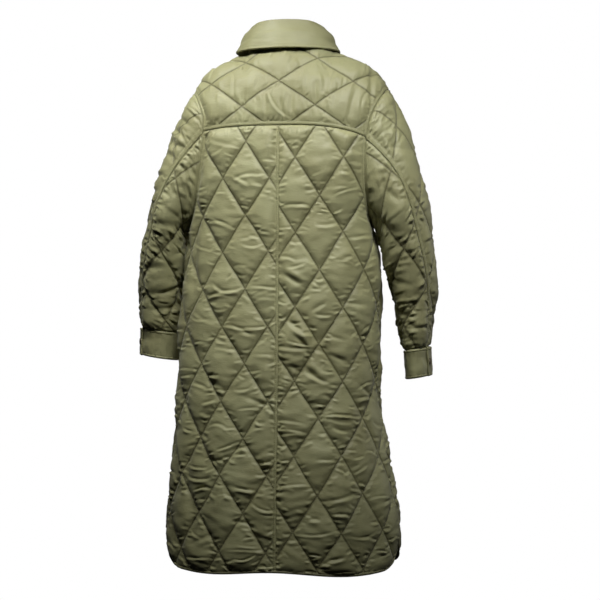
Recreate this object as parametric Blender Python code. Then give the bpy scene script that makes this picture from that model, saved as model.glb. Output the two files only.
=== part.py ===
"""Quilted coat, filled out with no wearer.

Metres, +Z up, back towards +Y, wearer's left towards +X, z 0 at the base of the neck.
Every panel is cut flat in its own cloth plane (s across, t up or along) and then laid on
the garment's form. Its outer points rise over the diamonds of the quilting, and its inner
points stay plain.
"""

import math

import bpy
import bmesh
import numpy as np
from mathutils import Vector
from mathutils.geometry import delaunay_2d_cdt

# ---- cloth ----
GAP = 0.0003          # between two pieces at a seam
WALL = 0.0022         # shell, wadding and backing held down by a stitch line
PUFF = 0.0052         # rise of the wadding in the middle of a diamond
EDGE_FADE = 0.020     # the wadding thins out over this width along a seam
PLAIN_WALL = 0.0024   # cuffs, collar and band
QUILT_WIDE = 0.0970   # body diamond, across
QUILT_HIGH = 0.1512   # body diamond, up and down
CELLS = 6             # mesh cells across one diamond
PUFF_POWER = 0.6      # below 1: full diamonds with narrow valleys at the stitch lines
CLEAR_OUTER = 0.0075  # the outer wall's lattice points keep this far from a seam
CLEAR_INNER = 0.012
PROBE = 0.002         # step used to work out a normal
OLIVE = (0.205, 0.196, 0.098)
OLIVE_DARK = (0.150, 0.143, 0.072)

# ---- levels ----
Z_YOKE = -0.1585      # yoke seam at the centre back
Z_HEM = -1.0620       # hem at the centre back
Z_SLIT = -0.8950      # top of the side slits
Z_UNDERARM = -0.3620
Z_CHEST = -0.2200     # middle from which the shoulders' outward side is judged
HEM_DROP = 0.008      # the hem hangs lower beside the centre back
CORNER_WIDE = 0.088   # rounded hem corner, across
CORNER_HIGH = 0.080   # rounded hem corner, up
YOKE_DIP = {"left": 0.012, "right": 0.028}
YOKE_REACH = 0.19     # distance from the centre at which the seam has dropped that much
BACK_SHARE = {"left": 0.88, "right": 0.98}    # side seam's place at the hem, of the quarter
BIND_WIDE = 0.007
BIND_RISE = (0.0034, 0.0046, 0.0034)    # tape over the hem's edge, across its width
BIND_UNDER = 0.0006
BAND_HALF = 0.020
BAND_RISE = (0.0036, 0.0050, 0.0050, 0.0050, 0.0036)
SEAM_FORWARD = 0.022  # shoulder seam lies this far in front of the ridge
SHOULDER_SHIFT = -0.010
NECK_SHIFT = -0.002
NECK_HALF = 0.086
NECK_BACK = 0.055
NECK_FRONT = 0.082

# Level sections of the body, inner wall: half widths and depths from the centre line.
BODY_NAMES = ("z", "left", "right", "back", "front", "power")
BODY = (
    (-1.120, 0.250, 0.231, 0.160, 0.160, 2.30),
    (-0.980, 0.249, 0.232, 0.155, 0.156, 2.30),
    (-0.892, 0.241, 0.218, 0.150, 0.150, 2.30),
    (-0.808, 0.232, 0.201, 0.143, 0.146, 2.30),
    (-0.724, 0.228, 0.190, 0.137, 0.142, 2.30),
    (-0.640, 0.224, 0.189, 0.132, 0.138, 2.32),
    (-0.515, 0.216, 0.192, 0.126, 0.134, 2.38),
    (-0.430, 0.206, 0.190, 0.122, 0.132, 2.42),
    (-0.362, 0.199, 0.180, 0.121, 0.131, 2.46),
    (-0.260, 0.204, 0.205, 0.121, 0.126, 2.50),
    (Z_YOKE, 0.212, 0.224, 0.112, 0.104, 2.50),
)

# Height of the shoulder's ridge over the distance from the shoulders' middle.
RIDGE_NAMES = ("across", "z")
RIDGE = (
    (0.000, 0.034),
    (0.060, 0.019),
    (0.090, -0.003),
    (0.124, -0.0135),
    (0.170, -0.0385),
    (0.190, -0.0570),
    (0.203, -0.0800),
    (0.225, -0.1370),
)

# The armhole: how far out its back edge lies at each height.
ARM_NAMES = ("z", "left", "right")
ARM = (
    (Z_UNDERARM, 0.199, 0.180),
    (-0.330, 0.187, 0.176),
    (-0.260, 0.171, 0.173),
    (-0.200, 0.163, 0.175),
    (-0.145, 0.161, 0.184),
    (-0.110, 0.172, 0.197),
    (-0.0782, 0.192, 0.212),
)
ARM_FRONT_IN = 0.012  # the front edge of the armhole lies this much further in

# Rings of the sleeves, inner wall, from the upper arm to the cuff's end.
# t runs down the sleeve, tilt turns the ring's outer side up (degrees).
RING_NAMES = ("t", "x", "y", "z", "tilt", "half_wide", "half_deep")
T_BICEP = 0.300
T_CUFF = {"left": 0.535, "right": 0.566}
CUFF_HIGH = 0.062
RINGS = {
    "left": (
        (0.300, 0.2520, 0.002, -0.3530, 25.0, 0.0388, 0.074),
        (0.400, 0.2690, -0.016, -0.4450, 12.0, 0.0430, 0.066),
        (0.466, 0.2755, -0.028, -0.5100, 8.0, 0.0415, 0.060),
        (0.524, 0.2780, -0.036, -0.5670, 8.0, 0.0400, 0.053),
        (0.540, 0.2785, -0.038, -0.5830, 9.0, 0.0385, 0.049),
        (0.610, 0.2815, -0.044, -0.6500, 9.0, 0.0395, 0.047),
    ),
    "right": (
        (0.300, 0.2445, 0.002, -0.3490, 25.0, 0.0523, 0.074),
        (0.400, 0.2600, -0.016, -0.4500, 13.0, 0.0470, 0.067),
        (0.466, 0.2663, -0.028, -0.5150, 7.0, 0.0378, 0.063),
        (0.550, 0.2688, -0.036, -0.5990, 7.0, 0.0262, 0.060),
        (0.566, 0.2695, -0.038, -0.6150, 9.0, 0.0240, 0.057),
        (0.640, 0.2735, -0.044, -0.6880, 10.0, 0.0225, 0.058),
    ),
}
RING_POWER = 2.1
# Angle of the sleeve's back seam and front seam round the ring (0 back, 90 outside).
SEAM_NAMES = ("t", "back", "front")
SLEEVE_SEAMS = (
    (0.000, 18.0, 205.0),
    (0.300, 30.0, 205.0),
    (0.466, 50.0, 205.0),
    (0.650, 72.0, 205.0),
)
CAP_OUT = 0.34        # how strongly the sleeve leaves the armhole outwards, at the shoulder
CAP_OUT_LOW = 0.45    # and this much more at the underarm
CAP_DOWN = 0.50       # and downwards
CAP_CLEAR = 0.0002    # the sleeve's cap stands off the armhole by this much more than a seam
SLIT_HIGH = 0.070
SLIT_STEP = 0.018
PLACKET_WIDE = 0.012
PLACKET_RISE = (0.0040, 0.0052, 0.0040)
SEAM_TURN = 0.12      # length over which a sleeve seam swings into its line
CUFF_LAP = 16.0       # the cuff's end lies this far past the seam (degrees)
CUFF_ROUND = 386.0    # how far the cuff goes round (degrees)
CUFF_LIFT = (75.0, 40.0)    # where the lapped end starts to rise, and over how much (degrees)
CUFF_OFF = 0.0012     # the cuff stands off the ring
CUFF_SOFT = 0.0006    # and swells by this much in its middle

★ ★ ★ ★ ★

*Work to do*
Return a word-for-word copy of the lines from the beginning of the listing to the line holding "import math", both kept.

*Complete answer*
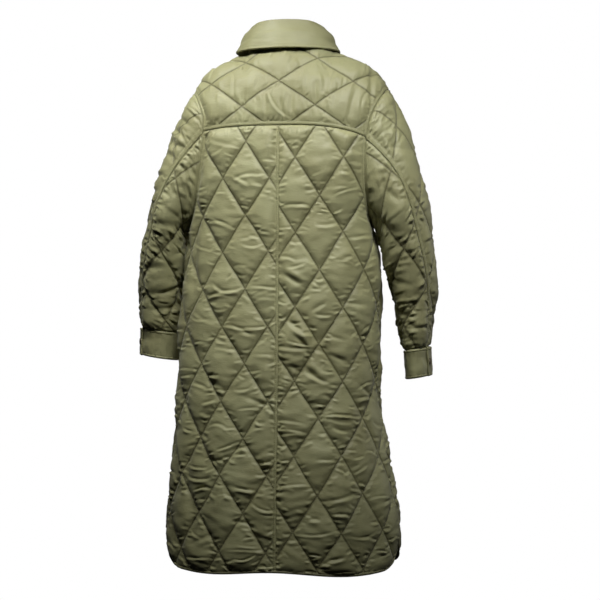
Recreate this object as parametric Blender Python code. Then give the bpy scene script that makes this picture from that model, saved as model.glb. Output the two files only.
=== part.py ===
"""Quilted coat, filled out with no wearer.

Metres, +Z up, back towards +Y, wearer's left towards +X, z 0 at the base of the neck.
Every panel is cut flat in its own cloth plane (s across, t up or along) and then laid on
the garment's form. Its outer points rise over the diamonds of the quilting, and its inner
points stay plain.
"""

import math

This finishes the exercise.